As sanctions expert Francisco Rodriguez observed in a new paper for the Center for Economic and Policy Research, “the populations most affected by sanctions are also voiceless in decisions about their adoption.” This imbalance has ensured that imposing sanctions carries no political risk while proposing sanctions relief practically guarantees backlash from interest groups.
The politics of sanctions may be slowly changing as more elected officials have started to speak out against these failed policies. Following the damaging failures of so many sanctions policies, there is greater awareness among policymakers that these policies have much higher human costs than originally advertised.
According to a Harris poll from earlier this year, 58 percent of Americans support sanctions relief in cases where sanctions “damage economic activity and livelihoods of ordinary citizens,” and that would apply to every use of broad sanctions around the world. If there is that much public support for sanctions relief, that suggests that there is less political risk in lifting sanctions than many politicians assume.
One of the most common misconceptions about sanctions is that sanctions relief is simply a reward for the targeted government, as if the millions of people that have to endure the crippling effects of economic war do not benefit when the war ceases. Just as ordinary people bear the heaviest burden of broad sanctions, they are also the ones that reap the rewards when the sanctions are removed.

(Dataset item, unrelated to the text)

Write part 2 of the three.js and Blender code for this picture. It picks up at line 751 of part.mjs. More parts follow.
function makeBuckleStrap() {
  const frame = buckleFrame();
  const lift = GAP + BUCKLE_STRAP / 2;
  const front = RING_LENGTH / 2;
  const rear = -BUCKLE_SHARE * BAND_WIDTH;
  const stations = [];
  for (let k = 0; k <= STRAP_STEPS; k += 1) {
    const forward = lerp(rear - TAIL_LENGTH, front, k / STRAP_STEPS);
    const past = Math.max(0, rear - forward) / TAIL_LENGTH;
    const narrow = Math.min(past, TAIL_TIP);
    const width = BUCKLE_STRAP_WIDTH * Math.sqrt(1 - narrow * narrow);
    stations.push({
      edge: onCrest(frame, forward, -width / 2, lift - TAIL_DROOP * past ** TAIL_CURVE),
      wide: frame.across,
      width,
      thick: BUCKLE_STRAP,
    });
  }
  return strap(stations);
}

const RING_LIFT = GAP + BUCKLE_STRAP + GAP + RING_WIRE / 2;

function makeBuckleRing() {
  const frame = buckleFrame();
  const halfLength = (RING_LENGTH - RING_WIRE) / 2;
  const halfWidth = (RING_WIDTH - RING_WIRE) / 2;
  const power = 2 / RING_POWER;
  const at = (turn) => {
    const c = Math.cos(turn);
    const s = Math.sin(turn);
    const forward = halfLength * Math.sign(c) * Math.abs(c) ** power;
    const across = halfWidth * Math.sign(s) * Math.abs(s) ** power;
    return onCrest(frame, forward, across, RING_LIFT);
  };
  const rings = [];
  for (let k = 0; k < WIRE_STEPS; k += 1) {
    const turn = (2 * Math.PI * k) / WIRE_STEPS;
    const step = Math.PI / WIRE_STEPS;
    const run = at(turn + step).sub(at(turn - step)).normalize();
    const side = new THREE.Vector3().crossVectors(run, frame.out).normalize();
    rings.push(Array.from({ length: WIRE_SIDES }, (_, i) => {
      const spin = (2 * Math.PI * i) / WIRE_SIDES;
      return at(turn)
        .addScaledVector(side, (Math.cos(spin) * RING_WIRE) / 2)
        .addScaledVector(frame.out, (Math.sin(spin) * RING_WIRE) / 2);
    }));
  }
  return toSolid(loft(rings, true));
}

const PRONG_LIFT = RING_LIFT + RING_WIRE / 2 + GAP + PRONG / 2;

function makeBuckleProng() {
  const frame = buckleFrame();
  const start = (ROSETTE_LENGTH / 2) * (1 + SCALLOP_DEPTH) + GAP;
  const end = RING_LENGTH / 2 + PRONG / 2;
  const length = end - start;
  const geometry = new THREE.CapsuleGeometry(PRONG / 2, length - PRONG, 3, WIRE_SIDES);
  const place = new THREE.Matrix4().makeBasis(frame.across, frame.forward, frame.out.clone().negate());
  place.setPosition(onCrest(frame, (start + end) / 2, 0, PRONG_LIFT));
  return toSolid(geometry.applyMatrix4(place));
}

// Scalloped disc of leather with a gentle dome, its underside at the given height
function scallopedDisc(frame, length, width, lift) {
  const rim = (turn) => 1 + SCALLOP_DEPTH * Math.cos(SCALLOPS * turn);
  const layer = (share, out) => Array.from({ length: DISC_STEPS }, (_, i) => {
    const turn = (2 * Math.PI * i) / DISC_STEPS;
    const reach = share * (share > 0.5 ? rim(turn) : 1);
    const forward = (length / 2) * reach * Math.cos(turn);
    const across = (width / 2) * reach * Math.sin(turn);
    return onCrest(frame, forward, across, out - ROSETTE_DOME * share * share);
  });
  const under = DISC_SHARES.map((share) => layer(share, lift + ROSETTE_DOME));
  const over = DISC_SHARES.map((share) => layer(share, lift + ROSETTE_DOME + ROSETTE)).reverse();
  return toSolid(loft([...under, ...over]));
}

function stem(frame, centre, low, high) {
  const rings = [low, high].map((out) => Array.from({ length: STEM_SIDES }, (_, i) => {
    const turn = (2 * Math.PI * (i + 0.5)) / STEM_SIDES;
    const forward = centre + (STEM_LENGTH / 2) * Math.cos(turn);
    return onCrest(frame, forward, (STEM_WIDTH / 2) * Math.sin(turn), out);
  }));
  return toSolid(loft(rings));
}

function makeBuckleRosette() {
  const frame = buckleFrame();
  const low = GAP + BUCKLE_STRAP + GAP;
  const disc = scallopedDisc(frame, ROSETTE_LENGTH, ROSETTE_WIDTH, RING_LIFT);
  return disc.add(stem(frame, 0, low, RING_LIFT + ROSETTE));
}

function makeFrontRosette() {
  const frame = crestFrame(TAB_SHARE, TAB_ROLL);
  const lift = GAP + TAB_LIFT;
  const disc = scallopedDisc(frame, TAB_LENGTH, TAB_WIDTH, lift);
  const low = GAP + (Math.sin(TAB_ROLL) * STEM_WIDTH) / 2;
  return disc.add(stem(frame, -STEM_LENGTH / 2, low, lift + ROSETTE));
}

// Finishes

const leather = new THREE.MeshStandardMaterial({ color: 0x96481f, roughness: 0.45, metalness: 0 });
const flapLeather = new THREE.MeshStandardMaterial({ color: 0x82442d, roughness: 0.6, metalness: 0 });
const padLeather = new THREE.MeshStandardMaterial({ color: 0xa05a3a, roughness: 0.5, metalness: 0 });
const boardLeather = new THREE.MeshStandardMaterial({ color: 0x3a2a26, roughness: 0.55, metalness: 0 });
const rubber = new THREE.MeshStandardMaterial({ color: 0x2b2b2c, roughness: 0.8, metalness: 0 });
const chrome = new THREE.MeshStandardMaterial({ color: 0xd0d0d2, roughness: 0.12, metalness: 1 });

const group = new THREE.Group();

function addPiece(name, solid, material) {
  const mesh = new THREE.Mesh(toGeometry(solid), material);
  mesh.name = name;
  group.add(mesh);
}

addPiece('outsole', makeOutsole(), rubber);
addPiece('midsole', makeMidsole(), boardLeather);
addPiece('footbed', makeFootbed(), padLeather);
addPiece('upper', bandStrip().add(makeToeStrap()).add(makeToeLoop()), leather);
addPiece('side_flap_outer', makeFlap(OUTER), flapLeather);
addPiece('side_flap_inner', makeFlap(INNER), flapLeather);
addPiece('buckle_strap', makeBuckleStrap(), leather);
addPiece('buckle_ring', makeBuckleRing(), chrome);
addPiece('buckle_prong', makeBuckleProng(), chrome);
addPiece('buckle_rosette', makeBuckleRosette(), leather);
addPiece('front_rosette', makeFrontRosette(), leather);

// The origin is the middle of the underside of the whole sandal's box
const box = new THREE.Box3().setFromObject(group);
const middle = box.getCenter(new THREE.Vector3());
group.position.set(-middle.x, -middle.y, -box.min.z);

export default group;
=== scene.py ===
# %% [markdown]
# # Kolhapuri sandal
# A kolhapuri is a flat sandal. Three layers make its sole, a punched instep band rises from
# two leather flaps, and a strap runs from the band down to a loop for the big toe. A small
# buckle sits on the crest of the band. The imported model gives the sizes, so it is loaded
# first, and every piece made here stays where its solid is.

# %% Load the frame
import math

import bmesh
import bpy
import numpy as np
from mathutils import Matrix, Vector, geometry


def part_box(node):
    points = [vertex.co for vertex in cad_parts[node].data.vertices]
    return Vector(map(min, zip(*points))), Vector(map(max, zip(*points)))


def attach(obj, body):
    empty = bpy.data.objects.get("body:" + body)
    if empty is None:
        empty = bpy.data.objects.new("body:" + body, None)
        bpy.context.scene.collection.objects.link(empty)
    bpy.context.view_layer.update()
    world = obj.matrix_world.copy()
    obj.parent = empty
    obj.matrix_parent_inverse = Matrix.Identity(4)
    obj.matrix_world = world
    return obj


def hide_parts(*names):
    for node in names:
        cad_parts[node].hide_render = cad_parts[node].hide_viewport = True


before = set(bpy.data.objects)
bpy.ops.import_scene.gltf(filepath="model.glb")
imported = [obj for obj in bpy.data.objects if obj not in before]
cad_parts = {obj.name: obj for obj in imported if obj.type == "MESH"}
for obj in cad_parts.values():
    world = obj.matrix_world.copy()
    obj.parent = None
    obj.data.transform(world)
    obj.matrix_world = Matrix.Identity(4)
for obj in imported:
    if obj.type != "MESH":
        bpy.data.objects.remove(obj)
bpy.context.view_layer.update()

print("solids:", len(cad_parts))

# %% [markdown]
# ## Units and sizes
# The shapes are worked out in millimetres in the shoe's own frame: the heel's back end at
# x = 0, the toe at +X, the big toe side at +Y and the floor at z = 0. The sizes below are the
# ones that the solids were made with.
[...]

Opposing sanctions relief for fear of aiding an abusive regime is deeply misguided. When they are under sanctions, targeted regimes tighten their grips and become even more repressive. As the Venezuelan case proves, an authoritarian ruler tends to become more entrenched in power while their people are immiserated. Sanctions relief isn’t throwing a lifeline to dictators, but it is giving one to the people that have been forced to live under them.
The House Democrats behind the letter to Biden have done an important service in calling attention to the human consequences of broad sanctions. Biden would do well to break with his current policies and chart a new course in U.S. relations with Venezuela and Cuba.